→ The request:
Write out all of the data without omission, exactly as shown.

--- START Information shown ---

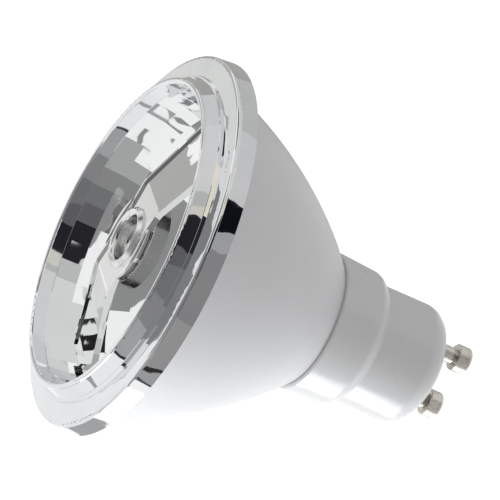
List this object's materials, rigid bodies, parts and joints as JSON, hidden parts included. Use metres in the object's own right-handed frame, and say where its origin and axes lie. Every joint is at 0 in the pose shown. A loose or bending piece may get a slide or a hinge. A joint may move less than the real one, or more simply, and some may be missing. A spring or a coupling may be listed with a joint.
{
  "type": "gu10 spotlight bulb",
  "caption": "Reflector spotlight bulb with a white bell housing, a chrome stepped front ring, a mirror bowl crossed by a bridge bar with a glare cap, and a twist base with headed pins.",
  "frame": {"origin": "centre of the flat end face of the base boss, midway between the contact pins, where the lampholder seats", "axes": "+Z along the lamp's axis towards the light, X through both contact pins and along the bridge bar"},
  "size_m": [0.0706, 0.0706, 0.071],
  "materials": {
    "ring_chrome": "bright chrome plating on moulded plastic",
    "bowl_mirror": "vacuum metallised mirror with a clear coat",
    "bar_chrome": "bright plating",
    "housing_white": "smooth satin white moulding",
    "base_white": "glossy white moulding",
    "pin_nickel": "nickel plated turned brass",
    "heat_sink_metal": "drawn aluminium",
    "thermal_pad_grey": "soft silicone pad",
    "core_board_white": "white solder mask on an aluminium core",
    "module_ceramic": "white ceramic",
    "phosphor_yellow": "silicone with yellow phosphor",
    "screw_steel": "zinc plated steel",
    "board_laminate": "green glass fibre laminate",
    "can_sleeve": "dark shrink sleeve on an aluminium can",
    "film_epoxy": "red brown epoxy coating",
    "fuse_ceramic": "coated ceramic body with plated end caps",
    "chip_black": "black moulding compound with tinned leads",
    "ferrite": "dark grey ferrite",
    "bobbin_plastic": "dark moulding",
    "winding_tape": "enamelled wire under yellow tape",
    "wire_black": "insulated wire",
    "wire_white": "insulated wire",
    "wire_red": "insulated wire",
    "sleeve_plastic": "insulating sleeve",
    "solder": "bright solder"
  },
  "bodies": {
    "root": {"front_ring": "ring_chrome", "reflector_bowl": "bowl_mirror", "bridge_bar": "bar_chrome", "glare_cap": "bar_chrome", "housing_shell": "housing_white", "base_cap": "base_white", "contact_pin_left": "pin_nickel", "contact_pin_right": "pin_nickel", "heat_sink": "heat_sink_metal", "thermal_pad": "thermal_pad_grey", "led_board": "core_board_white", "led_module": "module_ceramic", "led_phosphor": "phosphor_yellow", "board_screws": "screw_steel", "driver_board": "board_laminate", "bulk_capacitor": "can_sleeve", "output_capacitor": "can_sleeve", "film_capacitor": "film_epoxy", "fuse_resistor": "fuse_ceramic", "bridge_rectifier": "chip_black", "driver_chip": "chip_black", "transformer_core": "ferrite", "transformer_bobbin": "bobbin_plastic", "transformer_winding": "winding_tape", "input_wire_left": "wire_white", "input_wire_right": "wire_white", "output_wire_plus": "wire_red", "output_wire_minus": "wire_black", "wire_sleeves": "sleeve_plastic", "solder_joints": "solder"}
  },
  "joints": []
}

--- END Information shown ---

→ Result for this exercise:
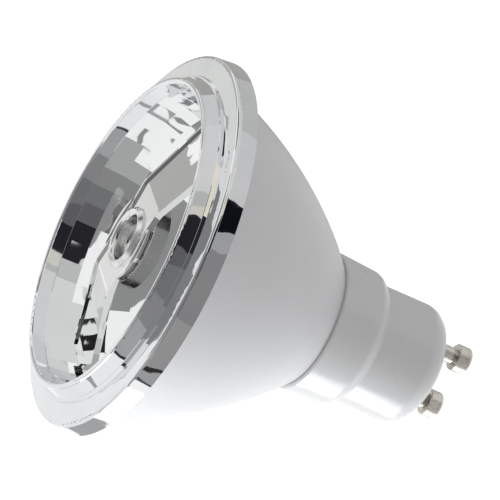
List this object's materials, rigid bodies, parts and joints as JSON, hidden parts included. Use metres in the object's own right-handed frame, and say where its origin and axes lie. Every joint is at 0 in the pose shown. A loose or bending piece may get a slide or a hinge. A joint may move less than the real one, or more simply, and some may be missing. A spring or a coupling may be listed with a joint.
{
  "type": "gu10 spotlight bulb",
  "caption": "Reflector spotlight bulb with a white bell housing, a chrome stepped front ring, a mirror bowl crossed by a bridge bar with a glare cap, and a twist base with headed pins.",
  "frame": {"origin": "centre of the flat end face of the base boss, midway between the contact pins, where the lampholder seats", "axes": "+Z along the lamp's axis towards the light, X through both contact pins and along the bridge bar"},
  "size_m": [0.0706, 0.0706, 0.071],
  "materials": {
    "ring_chrome": "bright chrome plating on moulded plastic",
    "bowl_mirror": "vacuum metallised mirror with a clear coat",
    "bar_chrome": "bright plating",
    "housing_white": "smooth satin white moulding",
    "base_white": "glossy white moulding",
    "pin_nickel": "nickel plated turned brass",
    "heat_sink_metal": "drawn aluminium",
    "thermal_pad_grey": "soft silicone pad",
    "core_board_white": "white solder mask on an aluminium core",
    "module_ceramic": "white ceramic",
    "phosphor_yellow": "silicone with yellow phosphor",
    "screw_steel": "zinc plated steel",
    "board_laminate": "green glass fibre laminate",
    "can_sleeve": "dark shrink sleeve on an aluminium can",
    "film_epoxy": "red brown epoxy coating",
    "fuse_ceramic": "coated ceramic body with plated end caps",
    "chip_black": "black moulding compound with tinned leads",
    "ferrite": "dark grey ferrite",
    "bobbin_plastic": "dark moulding",
    "winding_tape": "enamelled wire under yellow tape",
    "wire_black": "insulated wire",
    "wire_white": "insulated wire",
    "wire_red": "insulated wire",
    "sleeve_plastic": "insulating sleeve",
    "solder": "bright solder"
  },
  "bodies": {
    "root": {"front_ring": "ring_chrome", "reflector_bowl": "bowl_mirror", "bridge_bar": "bar_chrome", "glare_cap": "bar_chrome", "housing_shell": "housing_white", "base_cap": "base_white", "contact_pin_left": "pin_nickel", "contact_pin_right": "pin_nickel", "heat_sink": "heat_sink_metal", "thermal_pad": "thermal_pad_grey", "led_board": "core_board_white", "led_module": "module_ceramic", "led_phosphor": "phosphor_yellow", "board_screws": "screw_steel", "driver_board": "board_laminate", "bulk_capacitor": "can_sleeve", "output_capacitor": "can_sleeve", "film_capacitor": "film_epoxy", "fuse_resistor": "fuse_ceramic", "bridge_rectifier": "chip_black", "driver_chip": "chip_black", "transformer_core": "ferrite", "transformer_bobbin": "bobbin_plastic", "transformer_winding": "winding_tape", "input_wire_left": "wire_white", "input_wire_right": "wire_white", "output_wire_plus": "wire_red", "output_wire_minus": "wire_black", "wire_sleeves": "sleeve_plastic", "solder_joints": "solder"}
  },
  "joints": []
}